According to a new study, people suffering from HIV tend to spend more time in therapy to manage the chronic condition. The study was published in journal AIDS. Speaking about the issue, Dr. Ira Wilson, corresponding author of the new study in AIDS and chair of Health Services Policy and Practice Department in the Brown University School of Public Health, said, “This represents a lot of people who are not dying and not infecting other. These differences represent tremendous, very real benefit.”
The research racked Medicaid claims to measure medication persistence among 43,598 HIV patients in 14 states over the decade. Persistence refers to the time from starting treatment to discontinuing it. The study also compared those rates to persistence with medications for other chronic conditions among hundreds of thousands more patients without HIV-infection.
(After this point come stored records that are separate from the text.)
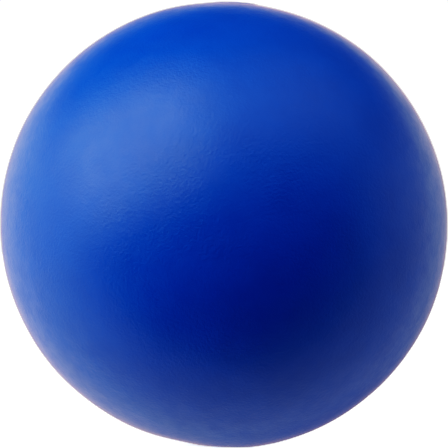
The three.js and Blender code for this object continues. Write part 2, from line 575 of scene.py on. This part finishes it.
def coat_material():
    """Blue elastic paint on a moulded skin: orange peel, patchy pebbling, faint clouding and pinholes."""
    material, nodes = new_material("coat")
    peel_size, peel_height = ORANGE_PEEL
    pebble_size, pebble_height = PEBBLING
    clouds = nodes.noise(PAINT_CLOUDING_SIZE, detail=4, roughness=0.6)
    colour = nodes.mixed_colour(nodes.ranged(clouds, *NOISE_RANGE, 0, 1), *PAINT_BLUES)
    dullness = nodes.noise(PAINT_ROUGHNESS_SIZE, detail=3, roughness=0.7)
    roughness = nodes.ranged(dullness, *WIDE_NOISE_RANGE, *PAINT_ROUGHNESS)
    peel = nodes.bump(nodes.noise(peel_size, detail=1), peel_height)
    patches = nodes.ranged(nodes.noise(PATCH_SIZE, detail=1), *NOISE_RANGE, FAINT_PATCH_SHARE, 1)
    place = nodes.add("ShaderNodeSeparateXYZ")
    nodes.link(nodes.place, place.inputs["Vector"])
    by_the_gate = nodes.ranged(place.outputs["Z"], *SMOOTHER_TOP, 1, TOP_SHARE)
    at_the_right = nodes.ranged(place.outputs["X"], *SMOOTHER_RIGHT, 1, RIGHT_SHARE)
    strength = nodes.math("MULTIPLY", patches, nodes.math("MULTIPLY", by_the_gate, at_the_right))
    pebbling = nodes.math("MULTIPLY", nodes.noise(pebble_size, detail=2, roughness=0.6), strength)
    grain = nodes.bump(pebbling, pebble_height, under=peel)
    around_holes = nodes.ranged(nodes.spots(*PINHOLES), 0, 1, 1, 0)
    pinholes = nodes.bump(around_holes, PINHOLE_DEPTH, under=grain)
    nodes.shade(colour, roughness, pinholes, specular=PAINT_SPECULAR, sheen=PAINT_SHEEN)
    return material


def touch_up_material():
    """The same blue brushed on by hand: a shade lighter, duller and rougher."""
    material, nodes = new_material("touch_up")
    grain_size, grain_height = TOUCH_UP_GRAIN
    strokes = nodes.noise(STROKE_SIZE, detail=3, distortion=1.5)
    colour = nodes.mixed_colour(nodes.ranged(strokes, *NOISE_RANGE, 0, 1), *TOUCH_UP_BLUES)
    dullness = nodes.noise(TOUCH_UP_ROUGHNESS_SIZE, detail=3)
    roughness = nodes.ranged(dullness, *NOISE_RANGE, *TOUCH_UP_ROUGHNESS)
    grain = nodes.bump(nodes.noise(grain_size, detail=3, roughness=0.6), grain_height)
    nodes.shade(colour, roughness, grain, specular=PAINT_SPECULAR, sheen=PAINT_SHEEN)
    return material


def foam_material():
    """Cream polyurethane foam with fine open cells."""
    material, nodes = new_material("foam")
    clouds = nodes.noise(FOAM_CLOUDING_SIZE, detail=4)
    colour = nodes.mixed_colour(nodes.ranged(clouds, *NOISE_RANGE, 0, 1), *FOAM_CREAMS)
    roughness = nodes.ranged(nodes.noise(FOAM_ROUGHNESS_SIZE), *NOISE_RANGE, *FOAM_ROUGHNESS)
    cells = nodes.bump(nodes.spots(*FINE_CELLS), -FINE_CELL_DEPTH)
    nodes.shade(colour, roughness, cells, specular=FOAM_SPECULAR)
    return material


def place_piece(piece, material, body, node):
    """Hangs a finished piece on its body."""
    piece.data.materials.append(material)
    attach(piece, body)
    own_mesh(piece)
    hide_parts(node)


def build_ball():
    coat = coat_material()
    touch_up = touch_up_material()
    foam = foam_material()

    coat_front = half_coat("coat_front", side=-1)
    coat_rear = half_coat("coat_rear", side=1)
    seam = seam_line("seam_line")
    gate = gate_mark("gate_mark")
    filling = foam_filling("foam_filling")

    place_piece(coat_front, coat, "front_half", "skin_front")
    place_piece(coat_rear, coat, "rear_half", "skin_rear")
    place_piece(seam, touch_up, "middle", "seam_strip")
    place_piece(gate, touch_up, "middle", "gate_patch")
    place_piece(filling, foam, "middle", "foam_core")


def soft_box(name, azimuth, elevation, distance, width, height, roll, radiance):
    """A rectangular area light that faces the ball. radiance is what its face shines with."""
    light = bpy.data.lights.new(name, "AREA")
    light.shape = "RECTANGLE"
    light.size = width
    light.size_y = height
    light.energy = radiance * math.pi * width * height
    lamp = bpy.data.objects.new(name, light)
    bpy.context.scene.collection.objects.link(lamp)
    away = Vector(facing(azimuth, elevation))
    lamp.rotation_mode = "QUATERNION"
    lamp.rotation_quaternion = away.to_track_quat("Z", "Y") @ Quaternion((0, 0, 1), math.radians(roll))
    lamp.location = Vector(CENTRE) + away * distance
    lamp.visible_camera = False


def surroundings():
    """White to the camera. To the ball, the white sweep that it stands on, behind and below it."""
    world = bpy.data.worlds.new("surroundings")
    bpy.context.scene.world = world
    world.use_nodes = True
    nodes = Nodes(world.node_tree, "Generated")
    way = nodes.add("ShaderNodeSeparateXYZ")
    nodes.link(nodes.place, way.inputs["Vector"])
    behind = nodes.ranged(way.outputs["Y"], *SWEEP_FRONT_EDGE, 0, SWEEP_RADIANCE)
    below_top = nodes.ranged(way.outputs["Z"], *SWEEP_TOP_EDGE, 1, 0)
    dimmed = nodes.scaled(way.outputs["X"], -SWEEP_DIMMING, 1)
    unshaded = nodes.math("MULTIPLY", nodes.math("MULTIPLY", behind, below_top), dimmed)
    lit = nodes.math("MULTIPLY", unshaded, nodes.scaled(nodes.glow(*BALL_SHADOW), 1, 1))
    for glow in GLOWS:
        lit = nodes.math("ADD", lit, nodes.glow(*glow))
    light_path = nodes.add("ShaderNodeLightPath")
    ball_sees = nodes.add("ShaderNodeBackground")
    nodes.link(lit, ball_sees.inputs["Strength"])
    ball_sees.inputs["Color"].default_value = WHITE
    camera_sees = nodes.add("ShaderNodeBackground")
    camera_sees.inputs["Color"].default_value = WHITE
    camera_sees.inputs["Strength"].default_value = BACKDROP_WHITE
    either = nodes.add("ShaderNodeMixShader")
    nodes.link(light_path.outputs["Is Camera Ray"], either.inputs["Fac"])
    nodes.link(ball_sees.outputs["Background"], either.inputs[1])
    nodes.link(camera_sees.outputs["Background"], either.inputs[2])
    output = nodes.add("ShaderNodeOutputWorld")
    nodes.link(either.outputs["Shader"], output.inputs["Surface"])


def floor_material():
    """Painted shade, pale and matt, round the ball's foot; overexposed to white further off, where it meets
    the backdrop.
    """
    material, nodes = new_material("floor")
    from_ball = nodes.add("ShaderNodeVectorMath", operation="LENGTH")
    nodes.link(nodes.place, from_ball.inputs[0])
    # The glow is turned down near the ball's foot: a painted shade under the ball
    glow = nodes.ranged(from_ball.outputs["Value"], *PAINTED_SHADE_FADE, FLOOR_GLOW_IN_PAINTED_SHADE, BACKDROP_WHITE)
    shine = nodes.add("ShaderNodeEmission")
    nodes.link(glow, shine.inputs["Strength"])
    matt = nodes.add("ShaderNodeBsdfDiffuse")
    matt.inputs["Color"].default_value = (FLOOR_ALBEDO, FLOOR_ALBEDO, FLOOR_ALBEDO, 1)
    both = nodes.add("ShaderNodeAddShader")
    nodes.link(shine.outputs["Emission"], both.inputs[0])
    nodes.link(matt.outputs["BSDF"], both.inputs[1])
    output = nodes.add("ShaderNodeOutputMaterial")
    nodes.link(both.outputs["Shader"], output.inputs["Surface"])
    return material


def floor():
    """Seen by the camera only, because the ball's light from below is in the surroundings."""
    mesh = bpy.data.meshes.new("floor")
    reach = FLOOR_SIZE / 2
    corners = [(-reach, -reach, FLOOR_HEIGHT), (reach, -reach, FLOOR_HEIGHT)]
    corners += [(reach, reach, FLOOR_HEIGHT), (-reach, reach, FLOOR_HEIGHT)]
    mesh.from_pydata(corners, [], [(0, 1, 2, 3)])
    mesh.materials.append(floor_material())
    sheet = bpy.data.objects.new("floor", mesh)
    bpy.context.scene.collection.objects.link(sheet)
    sheet.visible_diffuse = False
    sheet.visible_glossy = False
    sheet.visible_shadow = False


def camera():
    """All but level with the ball's centre, and framed so that the ball fills the picture."""
    data = bpy.data.cameras.new("camera")
    data.sensor_width = SENSOR_WIDTH
    seen_slope = BALL_RADIUS / math.sqrt(CAMERA_DISTANCE**2 - BALL_RADIUS**2)
    data.lens = SENSOR_WIDTH * SHOWN_RADIUS_SHARE / seen_slope
    data.clip_start, data.clip_end = CLIP_DISTANCES
    view = bpy.data.objects.new("camera", data)
    bpy.context.scene.collection.objects.link(view)
    view.location = (FRAME_OFFSET[0], -CAMERA_DISTANCE, CENTRE_HEIGHT + FRAME_OFFSET[1])
    view.rotation_euler = (math.pi / 2, CAMERA_ROLL, 0)
    bpy.context.scene.camera = view


def contrast():
    """The camera's tone curve: deep shadows and a soft shoulder up to white."""
    settings = bpy.context.scene.view_settings
    settings.view_transform = "Standard"
    settings.look = "None"
    settings.use_curve_mapping = True
    curve = settings.curve_mapping.curves[COMBINED_CURVE]
    for seen, shown in TONE_CURVE:
        curve.points.new(seen, shown)
    settings.curve_mapping.update()


def studio():
    soft_box("key", **KEY_LIGHT)
    surroundings()
    floor()
    camera()
    contrast()


build_ball()
studio()
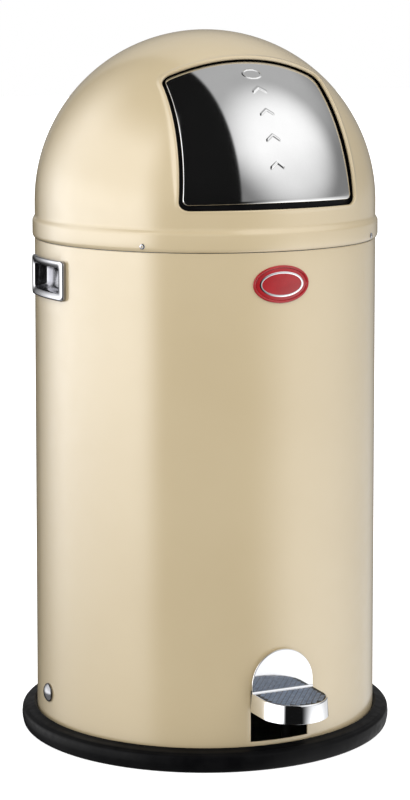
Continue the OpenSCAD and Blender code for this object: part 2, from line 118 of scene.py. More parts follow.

In 2001-2003, half of patients stopped taking HIV medications 23 months after starting them, but by 2004-2006 the median of persistence reached 35 months. In the final study period, 2007-2010, more than half the patients were still taking the medications by the study’s end, so the median had not even been reached.
Statistical analysis that adjusted for possible confounding factors confirmed that the last group of patients had a reduced risk of discontinuing their medications compared to patients at the beginning of the decade. A few other studies have shown a similar trend, but they have been based on data from advanced, individual clinics, Wilson said. This study is the first to show progress among a broad-based, low-income population.
Study’s lead author Bora Youn and Wilson agreed that while results showing strong increases in treatment persistence over a decade were encouraging, they acknowledged that it’s still a major problem that so many people apparently discontinue HIV medications after a few years.